On a lark, I checked out round trip tickets from San Diego to New York City on the following:
Honda Insight: 2800 miles each way, $330 gas for round trip, 43 hours transit each way
Greyhound: $289 with approx. 68 hours transit each way
Amtrak: $360 with approx. 60 hours transit each way
American Airlines: $280, 5 hours transit each way
For the Honda Insight, I assumed 55 mpg and a gas price of $3.25/gallon. Note that costs above are for round trip tickets (or gas for the Insight).
So in summary:
Mode Cost (round) Time (one way)
Car $330 50 hrs
Bus $290 68 hrs
Rail $360 60 hrs
Air $280 5 hrs
And this does not even include the cost of food for Car/Bus/Rail nor the need for two drivers in the case of Car or lodging or several lines of methamphetamine.
I suspect the additional ten hours of or twenty hours between bus and train and car is the need for loading and unloading passengers at stops along the way, as well as change of bus.
Another little quibble. Folks, are we really doing the right thing by comparing costs here in the good ol' USA, when we all know how much better other people around the world do things, like trains in Europe? We all probably have experienced the luxury of knowing exactly when our train was going to leave, and exactly when it was going to pull up to the platform in Stuttgart, or whereever.
So maybe we should be doing the harder thing- comparing true costs (like including asthma, war deaths and all that) of the best way we could do things, not the dumb ways we are doing them now and the totally nutty if not immoral ways we figure costs.
Given the current nature or our transportation technology in all forms, it would make sense that getting a body from point A to point B is not going to vary tremendously in terms of energy use depending on the mode. (However, first lifting that body several thousand feet into the air would seem to add considerably to the energy needed to get from point A to B.)
Then, it occurred to me that what we might need to compare is time. If I get to Seattle in four hours, vs. driving in two days, then I have an awful lot of time to use up other high energy consumption modes of travel, including flying to other places during those two days.

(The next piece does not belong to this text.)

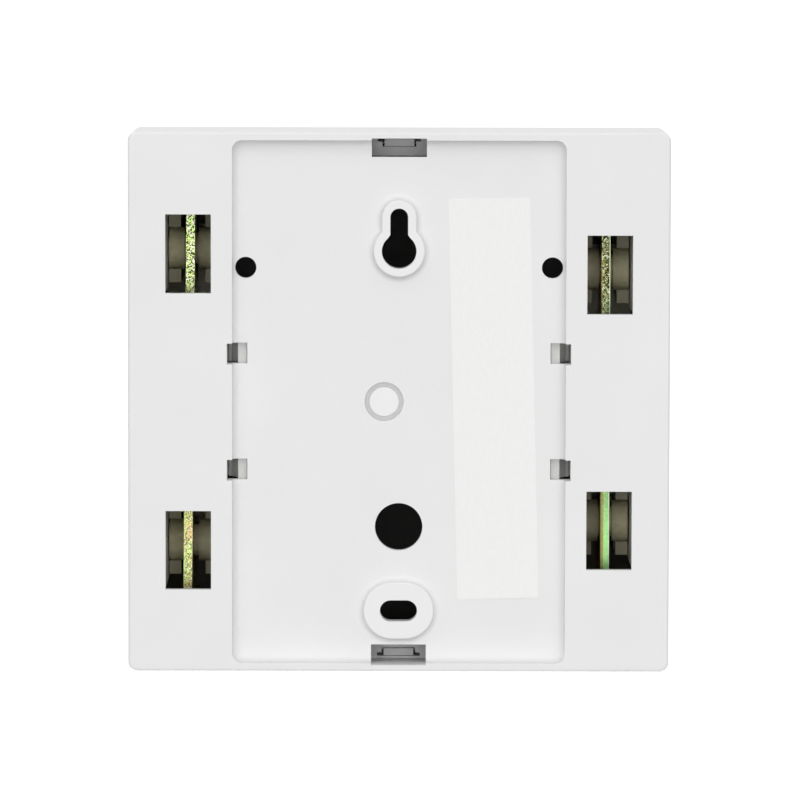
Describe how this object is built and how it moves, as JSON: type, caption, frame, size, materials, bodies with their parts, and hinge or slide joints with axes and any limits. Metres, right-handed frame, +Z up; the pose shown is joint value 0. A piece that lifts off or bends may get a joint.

Maybe we need a new index of energy consumption: PER HOUR PER PERSON.
In answer to someone's comment about train travel being used by those afraid of flight, I don't agree. I find rail travel to be very relaxing and even poetic. You travel through country that is oftentimes fairly pristine compared to highways. There is a rhythmic sound to the train, and oftentimes an interesting commeraderie between travellers. Unfortunately, there is no good route between Seattle and Colorado.
Last thought, if we really want to talk efficiency and ecology, the best answer is bicycles. But the U.S. is so huge, this is oftentimes very impractical.